Associate Professor László Kinyó (University of Szeged, Hungary) compared the differences between countries in young people’s attitudes to the state of elements of democracy in the past two years. Out of all the countries studied, Hungary, Latvia, Estonia, Poland, Lithuania and Ukraine, Hungarian attitudes were worst. Kinyó said young people in Hungary perceived democracy to have declined most in the past two years, followed by Poland and Estonia. Lithuania had the best attitudes towards democracy of all six countries. 

When broken into sub scales most of those studied felt most positively about repression, or the lack thereof in their countries. Ukrainians felt positively towards freedom while the five other countries had a worse perception of freedom in their respective countries. Perceptions of media independence were low, Ukrainians aside, and honesty in elections was again viewed most favourably by Ukrainians and Polish people while Hungarians and Latvians felt the freedom of elections was in decline. 

University of Tartu (Estonia) researcher Dr Kristi Kõiv examined citizenship activity across participants from all six countries. In general people from all countries were most likely to be involved in semi-active and personal citizenship behaviour.

Looking at this in more depth with a cluster analysis Krzywosz-Rynkiewicz said they found clusters of young people related to their citizenship behaviours. Some of these clusters included activists who were interested in all areas of citizenship from protesting to having a general interest in politics, another cluster were the rebels or those who are low in patriotism and respect for the state but with a high interest in political activity and protest. The alienated group were found to be low in all areas of citizenship, individualists identified with the state, had respect for their country and its institutions, they were not generally interested in politics but were interested in taking action for change. Finally the politicians cluster were found to have respect for their country, its institutions and civic virtues, were not particularly interested in taking action for change but were very interested in politics. 

Across all the countries 34 per cent were individualists, 8 per cent were rebels and 25 per cent were alienated. When looking at the countries individually interesting patterns seemed to emerge, in Poland, Estonia and Hungary there were no rebels at all but there were a large number of rebels in Ukraine while Lithuania had a high number of politicians. Krzywosz-Rynkiewicz asked what were the young adults’ perception of democracy in relation to citizen attitudes? Did these different clusters of citizens look at democracy in a different way? 

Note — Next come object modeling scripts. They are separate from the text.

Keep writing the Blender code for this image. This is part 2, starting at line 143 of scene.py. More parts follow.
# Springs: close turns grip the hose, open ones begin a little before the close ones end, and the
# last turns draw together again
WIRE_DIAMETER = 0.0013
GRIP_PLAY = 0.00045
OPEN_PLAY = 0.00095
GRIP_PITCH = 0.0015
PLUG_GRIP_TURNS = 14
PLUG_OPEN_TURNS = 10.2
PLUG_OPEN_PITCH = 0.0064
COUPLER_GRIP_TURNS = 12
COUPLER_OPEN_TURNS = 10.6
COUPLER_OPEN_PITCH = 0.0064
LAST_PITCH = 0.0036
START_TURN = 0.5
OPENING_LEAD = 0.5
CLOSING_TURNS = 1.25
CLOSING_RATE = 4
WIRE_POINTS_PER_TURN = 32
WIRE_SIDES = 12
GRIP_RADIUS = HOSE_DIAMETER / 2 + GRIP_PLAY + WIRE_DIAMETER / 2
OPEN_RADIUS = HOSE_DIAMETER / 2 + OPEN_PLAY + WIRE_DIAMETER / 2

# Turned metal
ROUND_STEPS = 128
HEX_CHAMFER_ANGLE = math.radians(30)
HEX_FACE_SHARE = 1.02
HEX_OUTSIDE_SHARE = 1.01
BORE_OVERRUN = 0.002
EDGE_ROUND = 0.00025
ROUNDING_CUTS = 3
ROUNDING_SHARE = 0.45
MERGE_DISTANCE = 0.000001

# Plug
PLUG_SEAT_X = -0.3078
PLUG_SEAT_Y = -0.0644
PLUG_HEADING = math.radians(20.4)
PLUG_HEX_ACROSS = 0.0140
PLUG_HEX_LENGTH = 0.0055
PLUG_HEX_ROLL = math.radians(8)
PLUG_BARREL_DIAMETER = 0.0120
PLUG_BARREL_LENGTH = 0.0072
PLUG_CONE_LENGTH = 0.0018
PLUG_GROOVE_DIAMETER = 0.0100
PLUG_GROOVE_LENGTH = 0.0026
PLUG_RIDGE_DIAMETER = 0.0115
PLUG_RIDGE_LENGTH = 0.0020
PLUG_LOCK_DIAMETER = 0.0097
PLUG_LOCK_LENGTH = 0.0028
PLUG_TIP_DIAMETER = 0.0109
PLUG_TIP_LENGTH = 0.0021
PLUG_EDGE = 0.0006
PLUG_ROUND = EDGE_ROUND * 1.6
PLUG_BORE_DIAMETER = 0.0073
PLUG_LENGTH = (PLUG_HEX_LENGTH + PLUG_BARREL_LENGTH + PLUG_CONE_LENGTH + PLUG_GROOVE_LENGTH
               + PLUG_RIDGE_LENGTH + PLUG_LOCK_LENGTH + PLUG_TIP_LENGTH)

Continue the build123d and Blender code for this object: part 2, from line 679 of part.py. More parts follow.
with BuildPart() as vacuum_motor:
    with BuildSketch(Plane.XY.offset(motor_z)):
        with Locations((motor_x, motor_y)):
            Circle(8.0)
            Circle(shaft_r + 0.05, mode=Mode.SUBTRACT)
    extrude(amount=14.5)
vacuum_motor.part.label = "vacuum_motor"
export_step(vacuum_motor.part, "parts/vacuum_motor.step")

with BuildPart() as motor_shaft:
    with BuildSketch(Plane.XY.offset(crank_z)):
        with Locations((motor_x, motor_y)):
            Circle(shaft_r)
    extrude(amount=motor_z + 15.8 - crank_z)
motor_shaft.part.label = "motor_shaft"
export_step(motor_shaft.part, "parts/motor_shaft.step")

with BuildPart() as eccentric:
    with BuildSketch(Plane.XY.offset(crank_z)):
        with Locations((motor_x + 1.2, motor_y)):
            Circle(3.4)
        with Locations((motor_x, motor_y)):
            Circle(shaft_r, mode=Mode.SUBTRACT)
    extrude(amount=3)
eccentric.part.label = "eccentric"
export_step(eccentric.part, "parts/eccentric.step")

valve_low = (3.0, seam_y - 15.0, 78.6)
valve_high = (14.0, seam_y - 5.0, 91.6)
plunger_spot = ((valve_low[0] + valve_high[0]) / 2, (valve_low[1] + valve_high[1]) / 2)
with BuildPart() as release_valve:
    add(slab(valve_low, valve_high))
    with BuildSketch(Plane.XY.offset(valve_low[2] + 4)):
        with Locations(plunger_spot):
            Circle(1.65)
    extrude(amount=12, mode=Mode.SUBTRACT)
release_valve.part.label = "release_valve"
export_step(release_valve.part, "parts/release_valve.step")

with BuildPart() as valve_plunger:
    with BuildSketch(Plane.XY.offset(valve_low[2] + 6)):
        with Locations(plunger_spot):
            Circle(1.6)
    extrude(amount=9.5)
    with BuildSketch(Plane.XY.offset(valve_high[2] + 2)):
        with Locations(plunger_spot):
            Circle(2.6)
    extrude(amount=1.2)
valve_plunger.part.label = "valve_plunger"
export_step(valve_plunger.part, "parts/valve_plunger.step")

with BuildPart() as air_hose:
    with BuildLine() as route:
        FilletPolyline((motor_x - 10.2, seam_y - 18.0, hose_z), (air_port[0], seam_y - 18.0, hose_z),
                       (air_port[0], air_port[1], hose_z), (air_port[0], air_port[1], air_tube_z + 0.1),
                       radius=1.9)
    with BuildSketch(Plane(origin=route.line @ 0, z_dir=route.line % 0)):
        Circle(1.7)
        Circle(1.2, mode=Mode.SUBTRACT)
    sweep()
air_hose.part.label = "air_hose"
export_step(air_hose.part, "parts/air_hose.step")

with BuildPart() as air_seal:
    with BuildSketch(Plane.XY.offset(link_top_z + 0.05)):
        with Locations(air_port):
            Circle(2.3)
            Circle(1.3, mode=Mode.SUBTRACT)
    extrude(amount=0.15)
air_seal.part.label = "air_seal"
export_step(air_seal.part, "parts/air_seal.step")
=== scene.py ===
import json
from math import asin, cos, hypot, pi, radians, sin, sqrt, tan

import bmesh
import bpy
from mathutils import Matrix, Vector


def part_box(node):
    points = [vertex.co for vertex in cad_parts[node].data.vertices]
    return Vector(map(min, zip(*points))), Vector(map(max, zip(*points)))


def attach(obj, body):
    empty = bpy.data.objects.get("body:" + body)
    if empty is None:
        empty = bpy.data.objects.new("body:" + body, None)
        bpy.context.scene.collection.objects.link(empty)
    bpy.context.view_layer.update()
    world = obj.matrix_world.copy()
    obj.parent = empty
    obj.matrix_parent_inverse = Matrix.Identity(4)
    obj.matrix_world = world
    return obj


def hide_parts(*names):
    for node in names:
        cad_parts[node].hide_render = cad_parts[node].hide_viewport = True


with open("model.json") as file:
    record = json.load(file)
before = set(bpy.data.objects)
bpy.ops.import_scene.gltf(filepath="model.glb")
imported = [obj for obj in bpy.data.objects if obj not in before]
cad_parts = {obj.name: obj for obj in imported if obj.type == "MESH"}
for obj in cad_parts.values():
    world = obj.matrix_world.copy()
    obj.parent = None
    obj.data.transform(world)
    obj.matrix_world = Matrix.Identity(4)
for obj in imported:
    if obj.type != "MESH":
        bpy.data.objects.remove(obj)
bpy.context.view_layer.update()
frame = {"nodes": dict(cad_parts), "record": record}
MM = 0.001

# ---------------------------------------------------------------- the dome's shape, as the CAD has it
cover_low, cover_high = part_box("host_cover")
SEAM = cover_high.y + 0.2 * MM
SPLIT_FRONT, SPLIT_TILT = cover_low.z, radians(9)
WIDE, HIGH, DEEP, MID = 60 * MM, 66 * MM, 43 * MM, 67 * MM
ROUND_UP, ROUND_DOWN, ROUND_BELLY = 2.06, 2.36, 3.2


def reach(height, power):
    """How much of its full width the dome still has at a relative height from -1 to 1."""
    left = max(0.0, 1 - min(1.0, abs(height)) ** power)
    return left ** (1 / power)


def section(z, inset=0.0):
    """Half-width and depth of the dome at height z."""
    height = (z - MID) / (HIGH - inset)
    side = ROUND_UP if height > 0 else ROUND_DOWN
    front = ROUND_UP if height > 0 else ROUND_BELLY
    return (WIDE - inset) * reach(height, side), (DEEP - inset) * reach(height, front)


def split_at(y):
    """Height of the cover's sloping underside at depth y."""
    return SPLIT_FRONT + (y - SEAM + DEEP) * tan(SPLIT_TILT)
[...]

Kõiv gave the audience a potted guide to Estonia and described the results from the country. Young people in Estonia have a number of challenges, they are more likely to be working and studying simultaneously and are more vulnerable to unemployment, and many have little involvement in policy. 

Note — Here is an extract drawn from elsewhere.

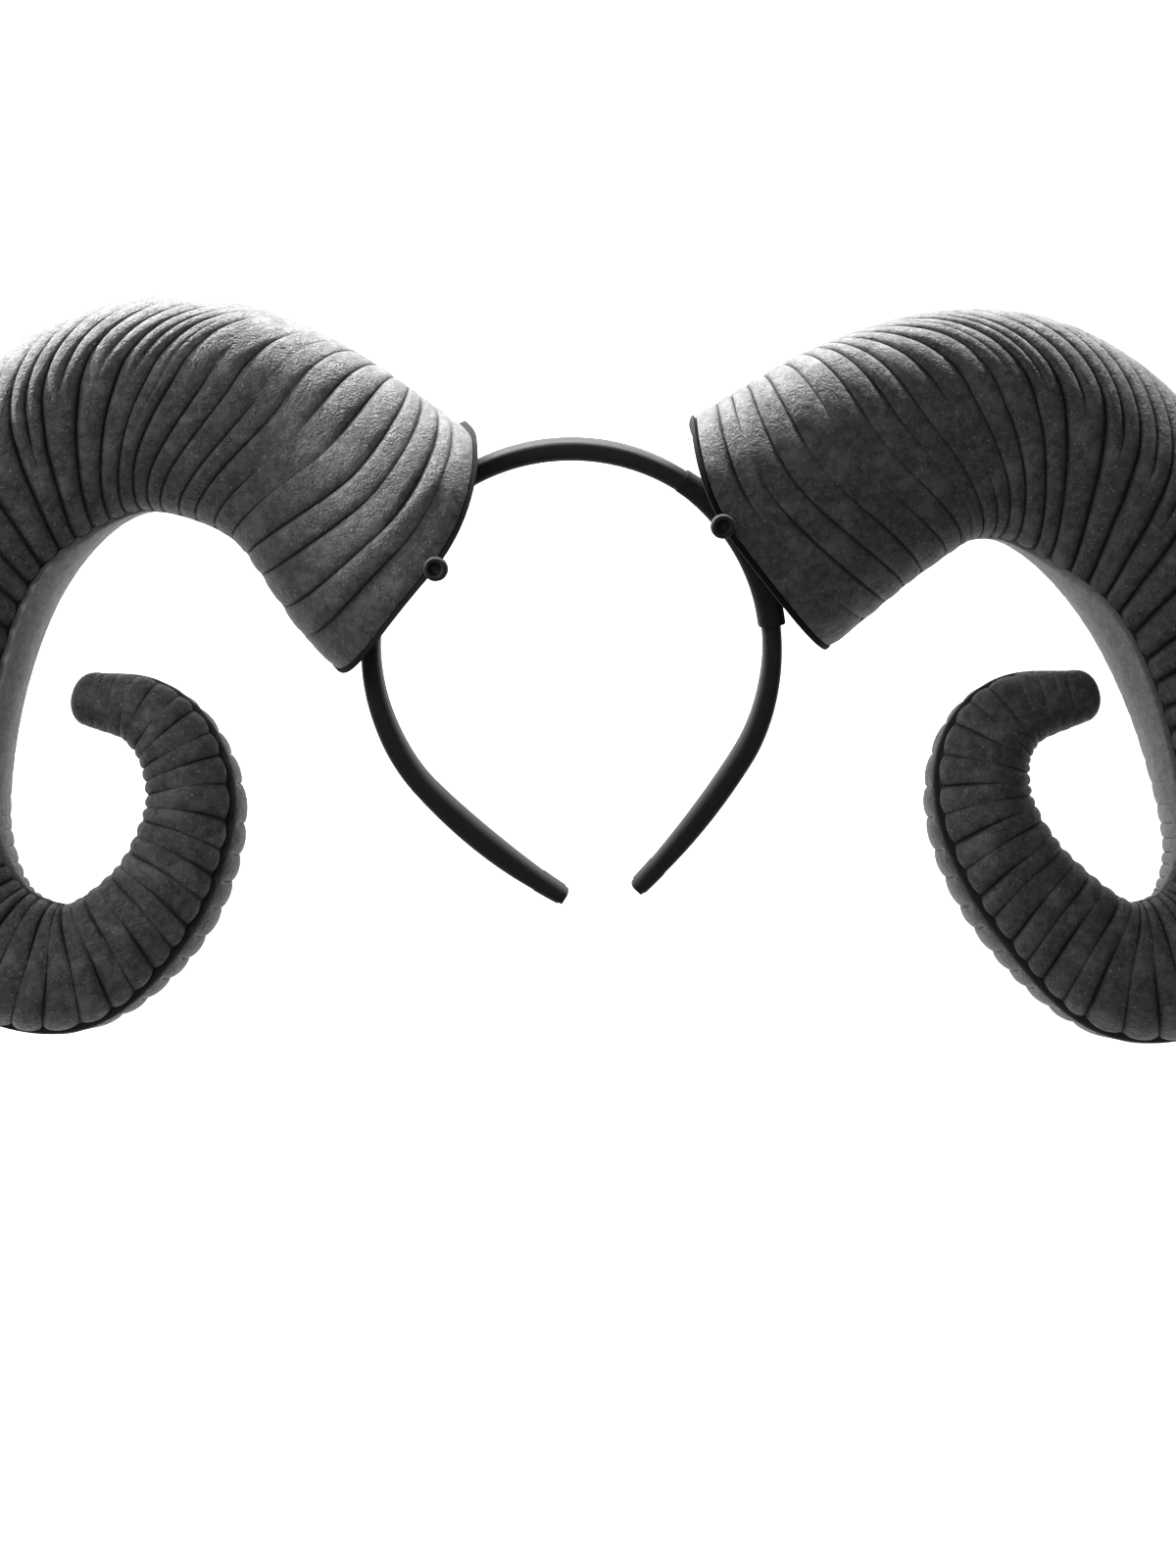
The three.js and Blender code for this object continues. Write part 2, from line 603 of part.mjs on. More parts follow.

In their survey findings Kõiv and colleagues found young people in Estonia felt election honesty, freedom of speech and media independence had worsened over the last two years. With regards to the citizen activity clusters Estonian young people were less likely to be in the alienated or politician groups with a high number of individualists and zero rebels. 

Describing Hungary’s results Kinyó pointed to the country’s right wing Fidesz party and the rise of autocratic rule. They found those participants with a higher level of national identity saw the state of democracy in Hungary more favourably, generally there were a large number of individualists in the Hungarian sample, more alienated individuals than the general population of the study, fewer politicians than average and zero rebels.   

Moving to the Polish sample Krzywosz-Rynkiewicz pointed out that since 1989 Poland had been moving in an extremely positive direction. The country has a free media, free elections and voting, quality and length of life have also both improved dramatically in that time. However, in the recent EU elections around 51 per cent of the public in Poland voted for parties which promoted populist and authoritarian ideals, Krzywosz-Rynkiewicz also pointed to research which showed that those who vote for populist parties often aren’t those who are most marginalised in society. 

With regards to attitudes to democracy many of the Polish young people surveyed saw democracy as having declined in the past two years. As with Hungarians, young Poles were most likely to be categorised as individualist or alienated – they made up 76 per cent of the Polish sample. The individualists, who are more focused on individual goals, especially saw freedom of speech and media independence as having declined in recent times.